Set task:
Write the material out again, line by line, exactly as it is.

Information supplied:
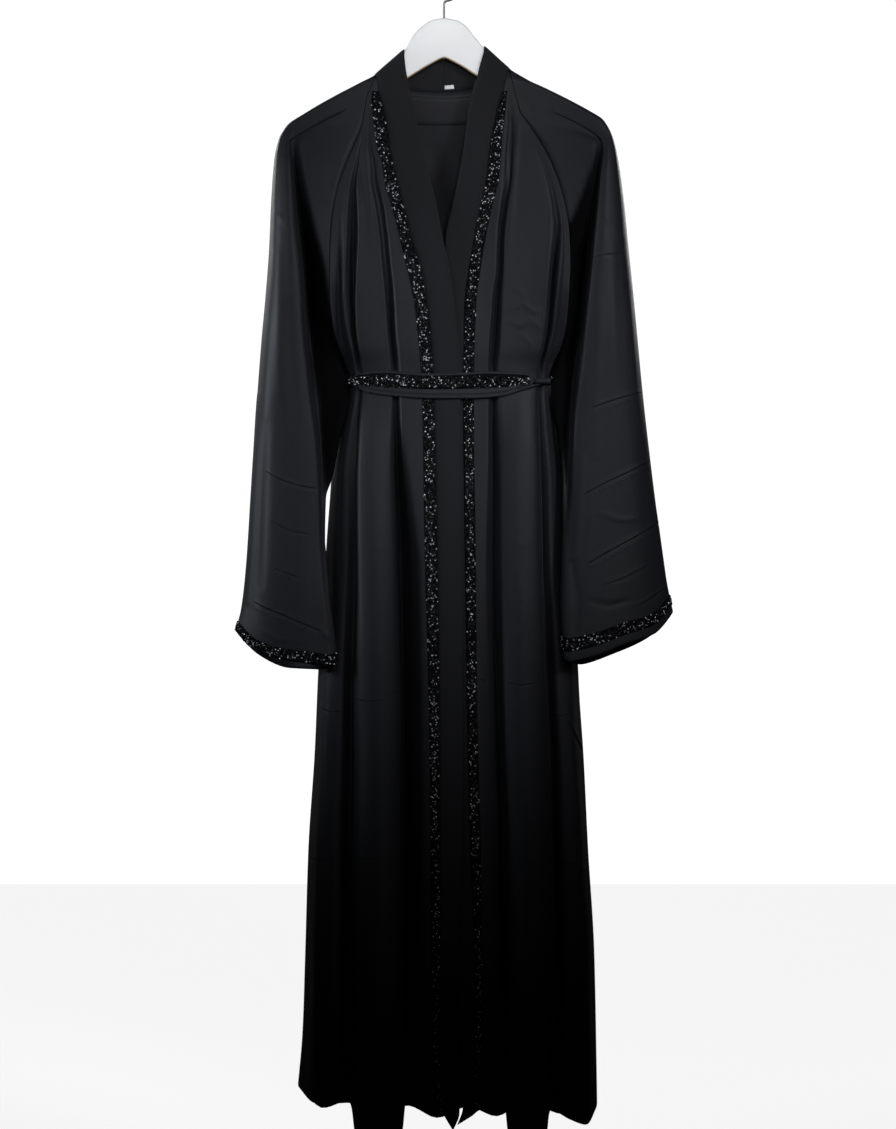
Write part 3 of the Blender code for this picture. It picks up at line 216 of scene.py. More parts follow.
# Back: soft folds as (share across, mm at chest, waist, knee, hem)
backFolds = [(0.00, 0, 0, 0, 0), (0.07, 2, 0, 6, 9), (0.14, -5, 0, -14, -20), (0.24, 3, 0, 9, 13),
              (0.34, -3, 0, -12, -19), (0.43, 3, 0, 8, 12), (0.53, -2, 0, -11, -16), (0.62, 3, 0, 9, 13),
              (0.73, -3, 0, -13, -20), (0.84, 3, 0, 8, 12), (0.93, -4, 0, -8, -12), (1.00, 0, 0, 0, 0)]
backFoldRows = [110, 200, 300, 378, 398, 575, 800, 1100]
backHem = [(0.0, 1086), (0.08, 1112), (0.16, 1104), (0.26, 1122), (0.36, 1110), (0.46, 1124), (0.56, 1112),
            (0.66, 1122), (0.76, 1106), (0.88, 1118), (1.0, 1106)]
neckDip = 17.0


# Sleeves: rows are heights at the under-sleeve seam; the cuff line bends to its own heights
sleeveLow = {"left": [379, 400, 440, 478, 498, 535, 590, 632, 650, 662],
              "right": [379, 400, 440, 480, 520, 560, 600, 631, 645, 655]}
rightBandBehind = 4.0    # the right band passes this far behind the left one, mm
sleeveLines = ["seam", "wedge", "recess", "fold", "front_in", "front_mid", "front_out", "outer",
                "back_out", "back_mid", "back_in", "seam_back"]
cuffFrom = 366.0
sleeves = {
    "left": {
        "cuff": 662.0,
        "seamLow": [(366, 346.4), (370, 348.0), (374, 348.7), (379, 348.7), (386, 349.0), (400, 348.9),
                    (440, 340), (478, 332.6), (498, 326.4), (540, 325.6),
                     (560, 327.6), (600, 331), (632, 335.2), (662, 338.5)],
        "wedge": [(77, 374.9), (82, 371.8), (90, 367), (100, 361), (112, 350), (125, 330), (145, 304),
                  (170, 306), (200, 312), (235, 318.5), (270, 326), (305, 328.2), (340, 331.5), (366, 338.5),
                  (400, 344.5), (440, 337), (478, 330.8), (498, 325.4), (535, 324.6), (560, 326.6), (600, 330),
                  (662, 337.4)],
        "recess": [(77, 374.7), (82, 370.6), (90, 364), (100, 355), (112, 340), (125, 312), (145, 293),
                   (170, 295.5), (200, 298.5), (235, 302), (270, 305), (305, 307), (340, 309.5), (366, 313),
                   (400, 316.5), (440, 320.6), (478, 322.4), (498,
                                                              322), (535, 322.4), (560, 324.2), (600, 327.6),
                   (662, 335)],
        "fold": [(77, 374.5), (82, 369.2), (90, 361), (100, 349), (112, 328), (125, 300), (142, 288.5),
                 (170, 290.5), (212, 294), (277, 300), (331, 303), (366, 306.5), (398, 310), (440, 315.5),
                 (460, 317), (500, 319), (540, 320), (600, 324), (662, 331.5)],
        "outer": [(77, 374.2), (82, 363), (90, 347), (100, 328.5), (112, 307.5), (125, 288), (130, 284.3),
                  (140, 279), (160, 274.6), (200, 271.6), (250, 269.6), (300, 265.6), (340, 261.6),
                  (420, 255.6), (500, 250.6), (580, 245.6), (610, 242), (630, 236.8)],
        "hem": [662, 663, 665, 666, 663, 659, 649, 631, 654, 668, 669, 662],
    },
    "right": {
        "cuff": 655.0,
        "seamLow": [(366, 552.1), (370, 550.9), (374, 550.9), (379, 551.6), (386, 551.2), (400, 551.4),
                    (440, 557.4), (480, 562), (520, 562), (560, 561),
                     (600, 560), (632, 560.6), (655, 562.2)],
        "wedge": [(71, 509.7), (79, 513), (90, 517.5), (100, 523.5), (112, 532), (125, 556), (145, 592.6),
                  (170, 591.4), (200, 588), (235, 581.5), (264, 573), (290, 572), (325, 569), (340, 567.8),
                  (366, 560), (400, 556), (440, 560.4), (480, 563.6), (520, 563.2), (560, 562), (600, 561),
                  (662, 563.2)],
        "recess": [(71, 509.9), (79, 514.6), (90, 522), (100, 531), (112, 545), (125, 576), (145, 600.5),
                   (170, 598), (200, 594), (235, 590), (270, 586.5), (305, 583), (340, 579.5), (366, 575.5),
                   (400, 572), (440, 569.4), (480, 567.4), (520, 566), (560, 564.4), (600, 563.4),
                   (662, 565.6)],
        "fold": [(71, 510.1), (79, 516.5), (90, 527), (100, 540), (112, 558), (125, 592), (149, 604.5),
                 (175, 601.5), (226, 596.3), (277, 591.3), (328, 586.3), (366, 582.3), (417, 576),
                 (458, 573.4), (500, 571.4), (540, 569.4), (600, 567.6), (662, 569.8)],
        "outer": [(71, 510.4), (79, 524), (90, 547.5), (100, 568.5), (112, 590.5), (120, 602.5), (125, 606),
                  (130, 609), (140, 613), (160, 617.6), (200, 623.2), (250, 628.2), (300, 633.4),
                  (340, 637.4), (420, 645.4), (500, 654.4), (580, 666.4), (600, 670.4), (620, 675)],
        "hem": [655, 658, 660, 661, 656, 644, 633, 612, 636, 653, 664, 655],
    },
}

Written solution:
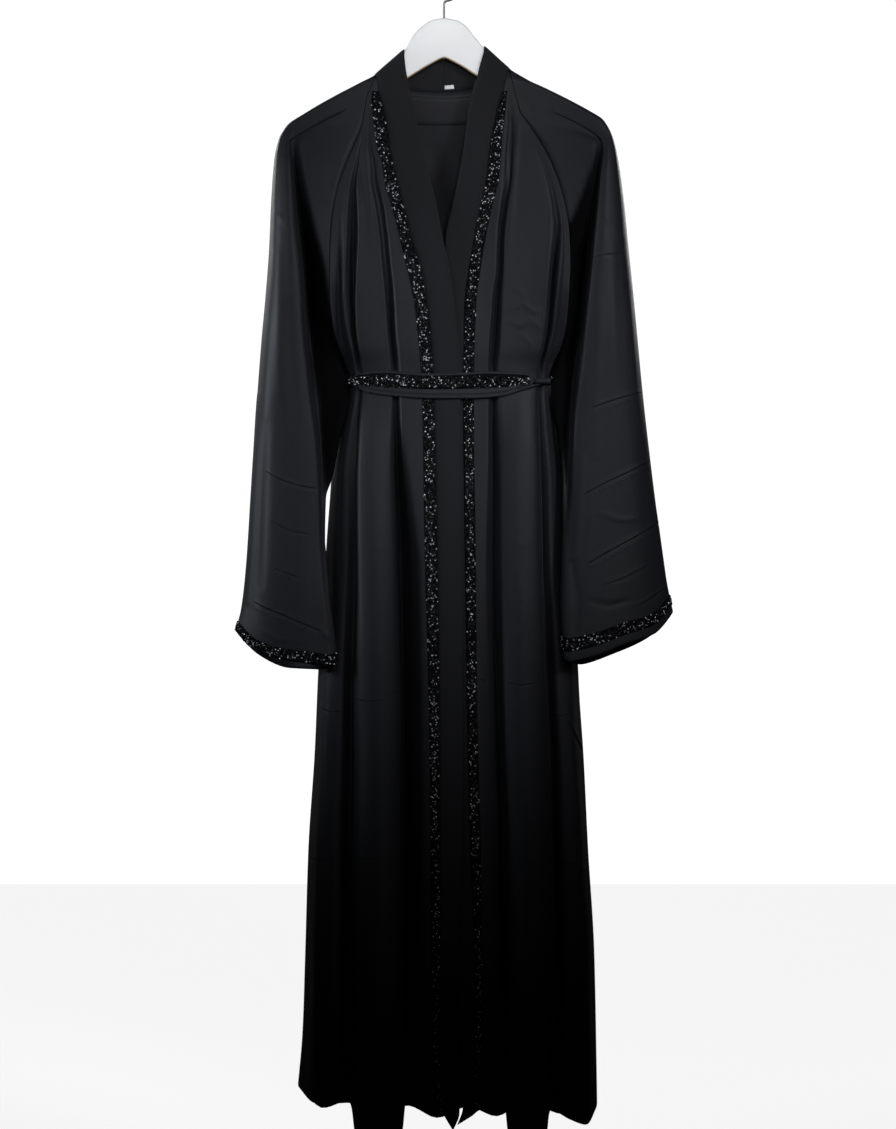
Write part 3 of the Blender code for this picture. It picks up at line 216 of scene.py. More parts follow.
# Back: soft folds as (share across, mm at chest, waist, knee, hem)
backFolds = [(0.00, 0, 0, 0, 0), (0.07, 2, 0, 6, 9), (0.14, -5, 0, -14, -20), (0.24, 3, 0, 9, 13),
              (0.34, -3, 0, -12, -19), (0.43, 3, 0, 8, 12), (0.53, -2, 0, -11, -16), (0.62, 3, 0, 9, 13),
              (0.73, -3, 0, -13, -20), (0.84, 3, 0, 8, 12), (0.93, -4, 0, -8, -12), (1.00, 0, 0, 0, 0)]
backFoldRows = [110, 200, 300, 378, 398, 575, 800, 1100]
backHem = [(0.0, 1086), (0.08, 1112), (0.16, 1104), (0.26, 1122), (0.36, 1110), (0.46, 1124), (0.56, 1112),
            (0.66, 1122), (0.76, 1106), (0.88, 1118), (1.0, 1106)]
neckDip = 17.0


# Sleeves: rows are heights at the under-sleeve seam; the cuff line bends to its own heights
sleeveLow = {"left": [379, 400, 440, 478, 498, 535, 590, 632, 650, 662],
              "right": [379, 400, 440, 480, 520, 560, 600, 631, 645, 655]}
rightBandBehind = 4.0    # the right band passes this far behind the left one, mm
sleeveLines = ["seam", "wedge", "recess", "fold", "front_in", "front_mid", "front_out", "outer",
                "back_out", "back_mid", "back_in", "seam_back"]
cuffFrom = 366.0
sleeves = {
    "left": {
        "cuff": 662.0,
        "seamLow": [(366, 346.4), (370, 348.0), (374, 348.7), (379, 348.7), (386, 349.0), (400, 348.9),
                    (440, 340), (478, 332.6), (498, 326.4), (540, 325.6),
                     (560, 327.6), (600, 331), (632, 335.2), (662, 338.5)],
        "wedge": [(77, 374.9), (82, 371.8), (90, 367), (100, 361), (112, 350), (125, 330), (145, 304),
                  (170, 306), (200, 312), (235, 318.5), (270, 326), (305, 328.2), (340, 331.5), (366, 338.5),
                  (400, 344.5), (440, 337), (478, 330.8), (498, 325.4), (535, 324.6), (560, 326.6), (600, 330),
                  (662, 337.4)],
        "recess": [(77, 374.7), (82, 370.6), (90, 364), (100, 355), (112, 340), (125, 312), (145, 293),
                   (170, 295.5), (200, 298.5), (235, 302), (270, 305), (305, 307), (340, 309.5), (366, 313),
                   (400, 316.5), (440, 320.6), (478, 322.4), (498,
                                                              322), (535, 322.4), (560, 324.2), (600, 327.6),
                   (662, 335)],
        "fold": [(77, 374.5), (82, 369.2), (90, 361), (100, 349), (112, 328), (125, 300), (142, 288.5),
                 (170, 290.5), (212, 294), (277, 300), (331, 303), (366, 306.5), (398, 310), (440, 315.5),
                 (460, 317), (500, 319), (540, 320), (600, 324), (662, 331.5)],
        "outer": [(77, 374.2), (82, 363), (90, 347), (100, 328.5), (112, 307.5), (125, 288), (130, 284.3),
                  (140, 279), (160, 274.6), (200, 271.6), (250, 269.6), (300, 265.6), (340, 261.6),
                  (420, 255.6), (500, 250.6), (580, 245.6), (610, 242), (630, 236.8)],
        "hem": [662, 663, 665, 666, 663, 659, 649, 631, 654, 668, 669, 662],
    },
    "right": {
        "cuff": 655.0,
        "seamLow": [(366, 552.1), (370, 550.9), (374, 550.9), (379, 551.6), (386, 551.2), (400, 551.4),
                    (440, 557.4), (480, 562), (520, 562), (560, 561),
                     (600, 560), (632, 560.6), (655, 562.2)],
        "wedge": [(71, 509.7), (79, 513), (90, 517.5), (100, 523.5), (112, 532), (125, 556), (145, 592.6),
                  (170, 591.4), (200, 588), (235, 581.5), (264, 573), (290, 572), (325, 569), (340, 567.8),
                  (366, 560), (400, 556), (440, 560.4), (480, 563.6), (520, 563.2), (560, 562), (600, 561),
                  (662, 563.2)],
        "recess": [(71, 509.9), (79, 514.6), (90, 522), (100, 531), (112, 545), (125, 576), (145, 600.5),
                   (170, 598), (200, 594), (235, 590), (270, 586.5), (305, 583), (340, 579.5), (366, 575.5),
                   (400, 572), (440, 569.4), (480, 567.4), (520, 566), (560, 564.4), (600, 563.4),
                   (662, 565.6)],
        "fold": [(71, 510.1), (79, 516.5), (90, 527), (100, 540), (112, 558), (125, 592), (149, 604.5),
                 (175, 601.5), (226, 596.3), (277, 591.3), (328, 586.3), (366, 582.3), (417, 576),
                 (458, 573.4), (500, 571.4), (540, 569.4), (600, 567.6), (662, 569.8)],
        "outer": [(71, 510.4), (79, 524), (90, 547.5), (100, 568.5), (112, 590.5), (120, 602.5), (125, 606),
                  (130, 609), (140, 613), (160, 617.6), (200, 623.2), (250, 628.2), (300, 633.4),
                  (340, 637.4), (420, 645.4), (500, 654.4), (580, 666.4), (600, 670.4), (620, 675)],
        "hem": [655, 658, 660, 661, 656, 644, 633, 612, 636, 653, 664, 655],
    },
}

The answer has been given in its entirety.